»»
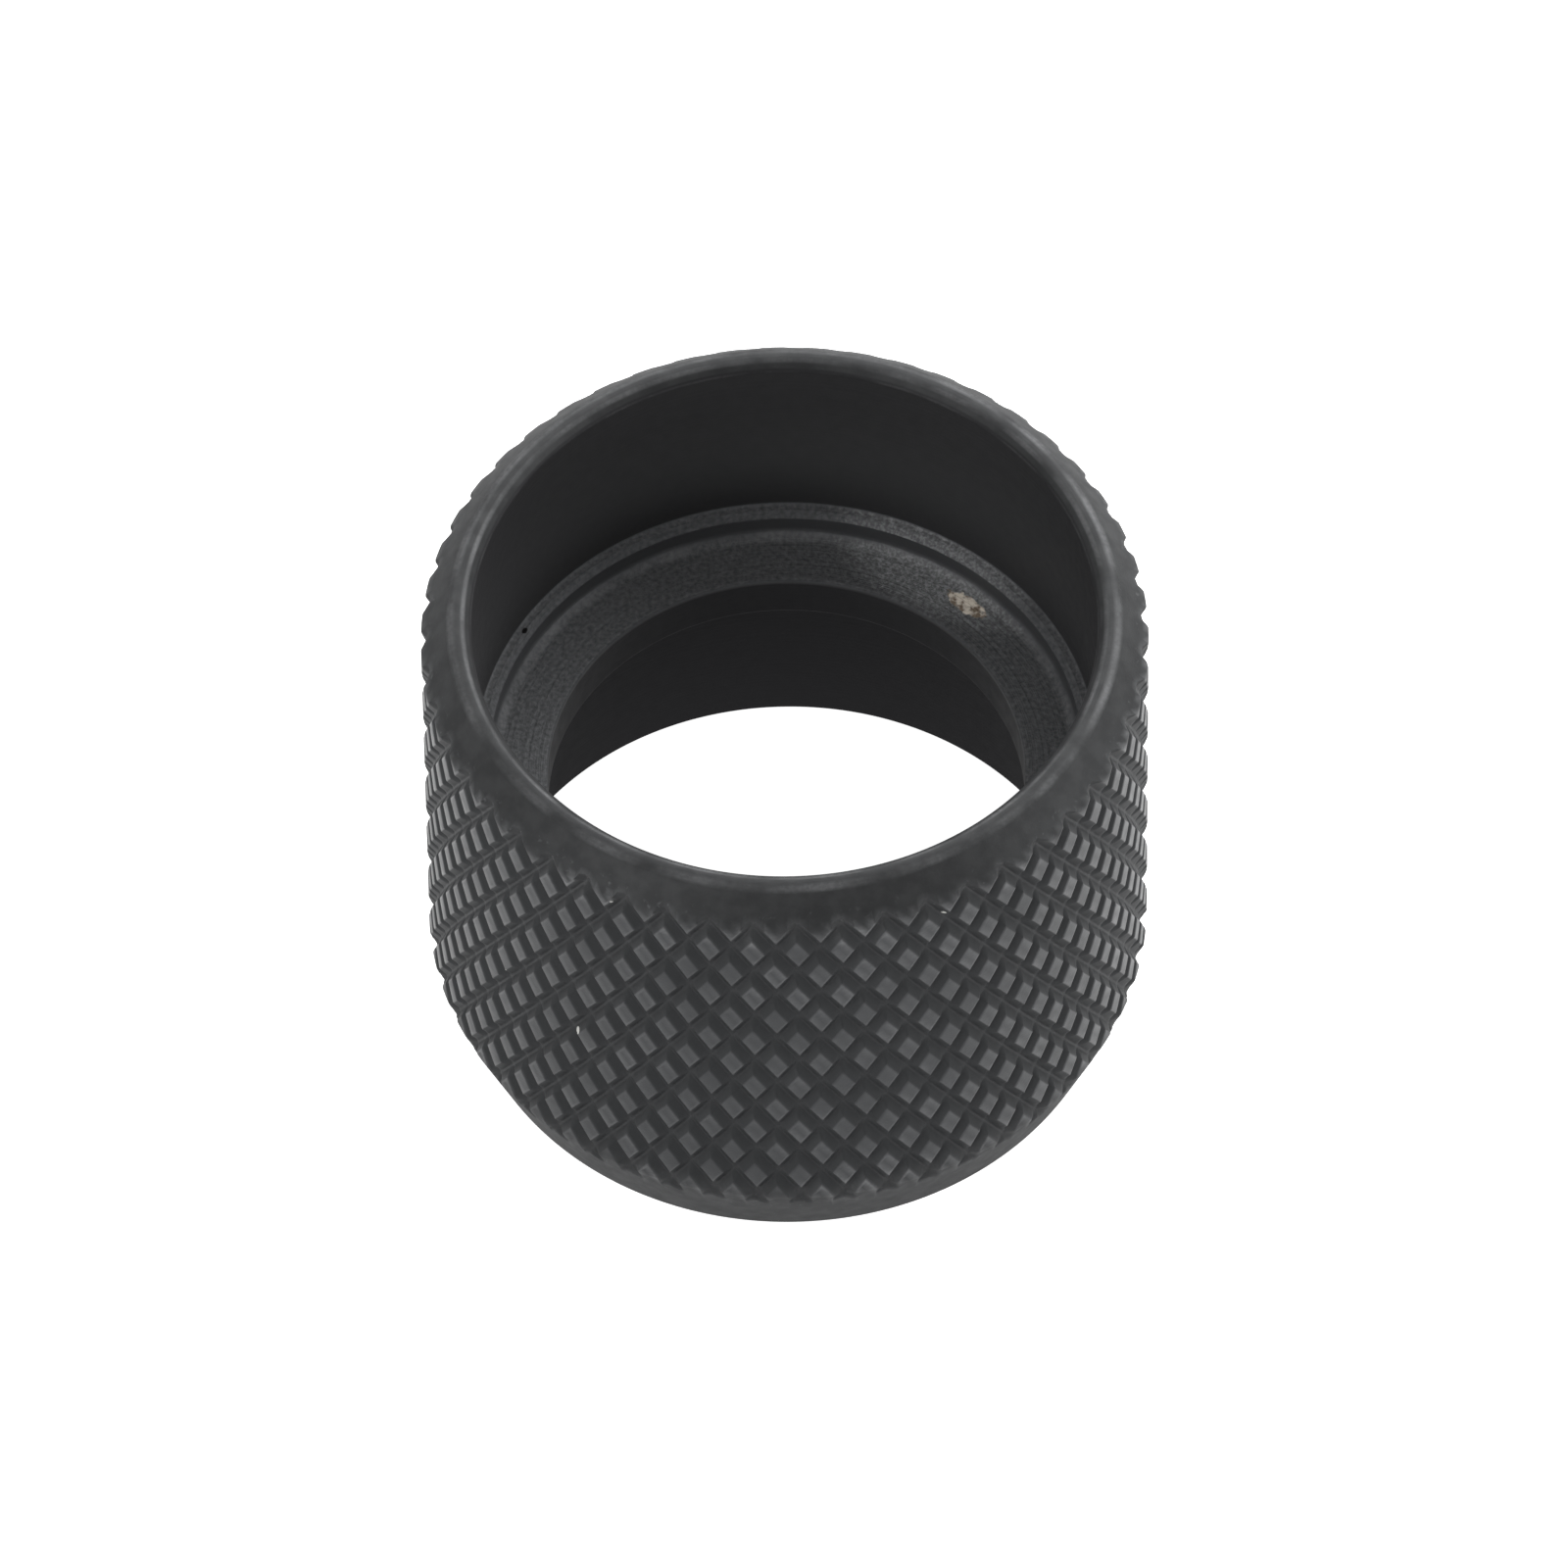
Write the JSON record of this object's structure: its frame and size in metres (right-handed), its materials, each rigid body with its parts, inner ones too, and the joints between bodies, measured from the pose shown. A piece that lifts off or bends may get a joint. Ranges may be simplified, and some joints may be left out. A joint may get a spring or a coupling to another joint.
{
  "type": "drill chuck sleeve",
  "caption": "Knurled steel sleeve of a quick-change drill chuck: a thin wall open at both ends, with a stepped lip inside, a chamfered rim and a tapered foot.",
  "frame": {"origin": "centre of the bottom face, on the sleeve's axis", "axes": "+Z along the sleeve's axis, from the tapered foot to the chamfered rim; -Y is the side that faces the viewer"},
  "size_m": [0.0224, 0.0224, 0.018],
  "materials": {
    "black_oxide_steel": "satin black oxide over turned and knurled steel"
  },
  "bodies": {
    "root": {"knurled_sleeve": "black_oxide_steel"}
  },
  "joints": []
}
««
* REQUIREMENTS *
Give back all the data exactly as written.

* SOLUTION TO THIS TASK *
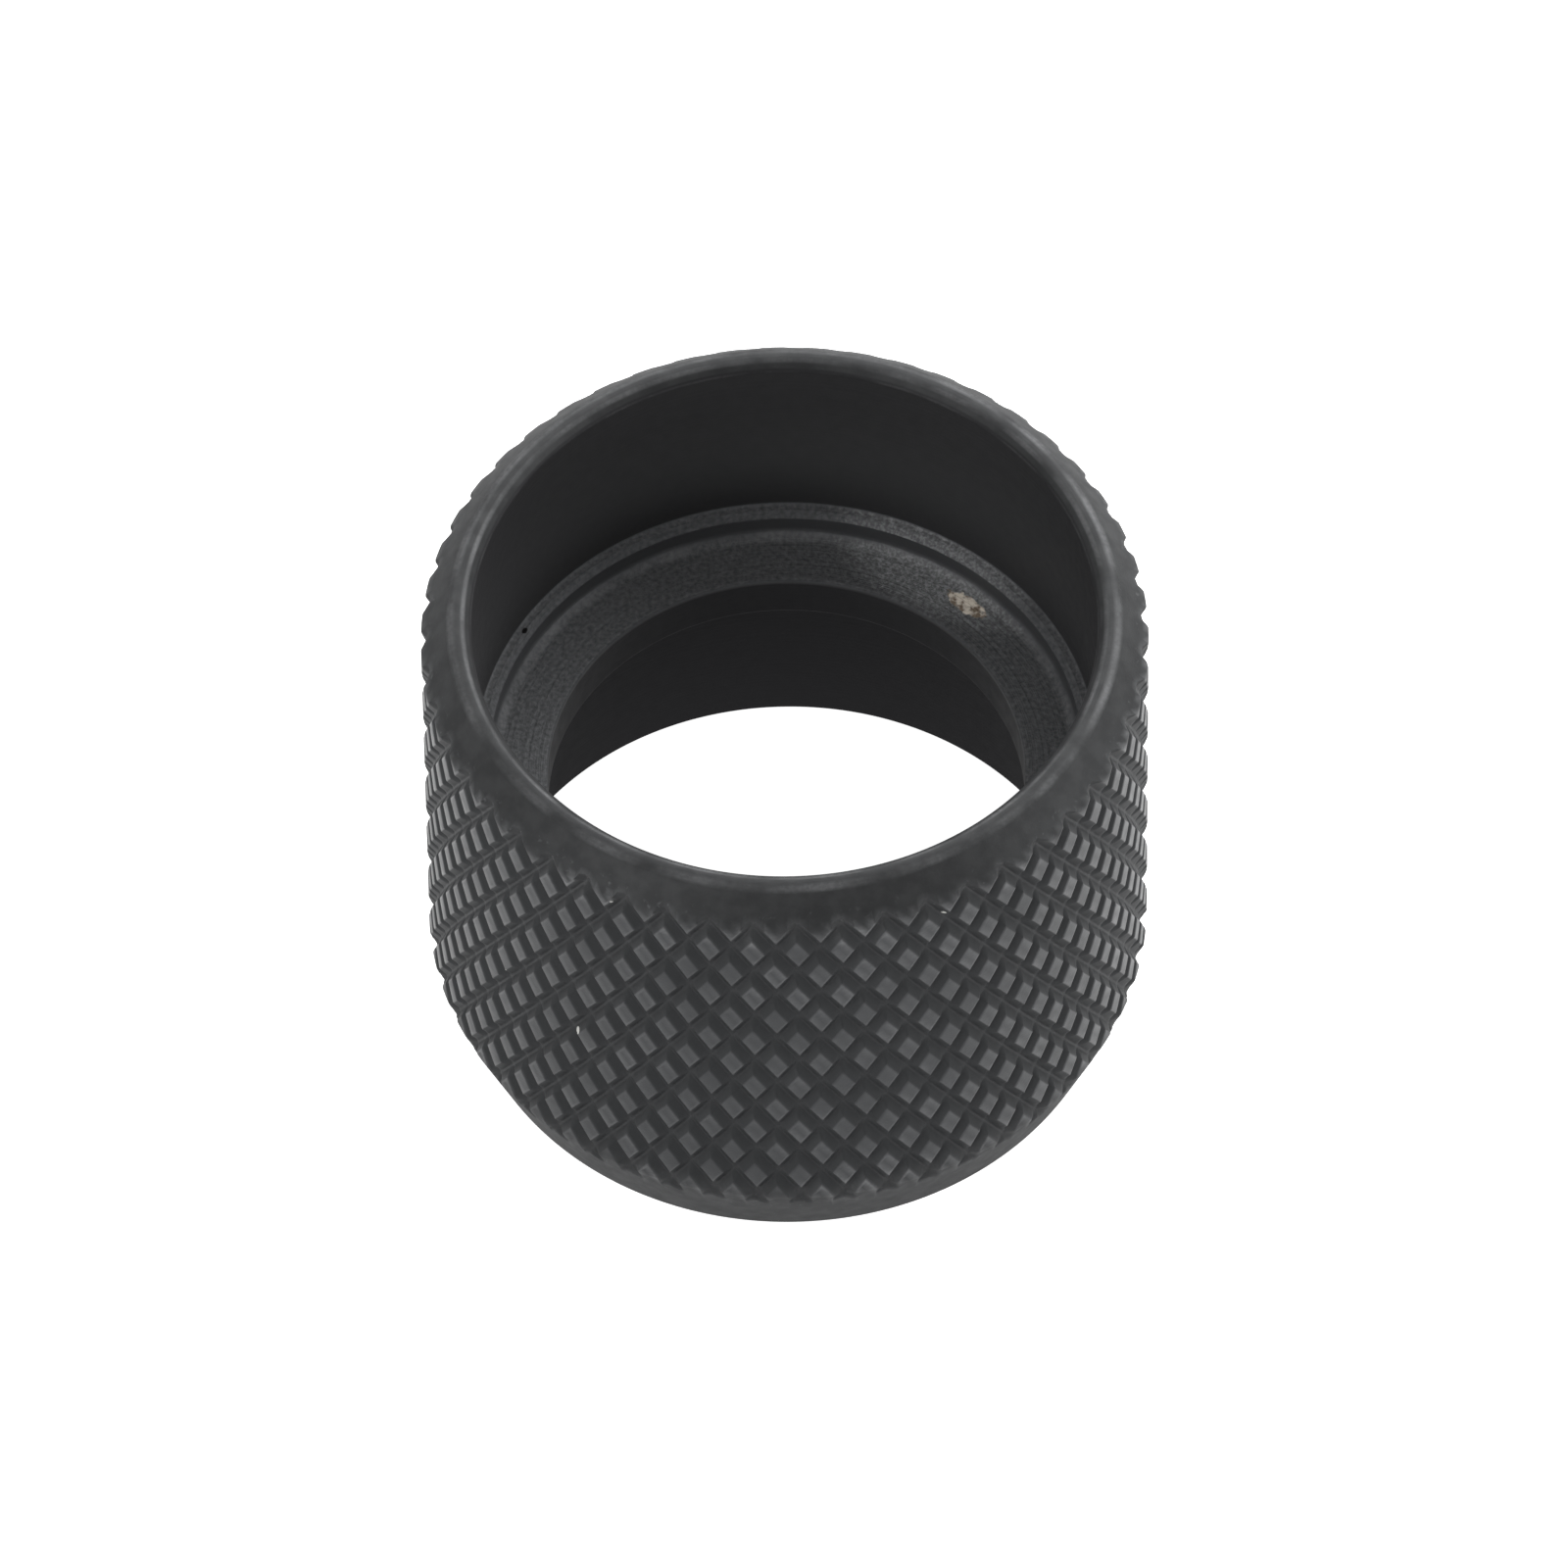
Write the JSON record of this object's structure: its frame and size in metres (right-handed), its materials, each rigid body with its parts, inner ones too, and the joints between bodies, measured from the pose shown. A piece that lifts off or bends may get a joint. Ranges may be simplified, and some joints may be left out. A joint may get a spring or a coupling to another joint.
{
  "type": "drill chuck sleeve",
  "caption": "Knurled steel sleeve of a quick-change drill chuck: a thin wall open at both ends, with a stepped lip inside, a chamfered rim and a tapered foot.",
  "frame": {"origin": "centre of the bottom face, on the sleeve's axis", "axes": "+Z along the sleeve's axis, from the tapered foot to the chamfered rim; -Y is the side that faces the viewer"},
  "size_m": [0.0224, 0.0224, 0.018],
  "materials": {
    "black_oxide_steel": "satin black oxide over turned and knurled steel"
  },
  "bodies": {
    "root": {"knurled_sleeve": "black_oxide_steel"}
  },
  "joints": []
}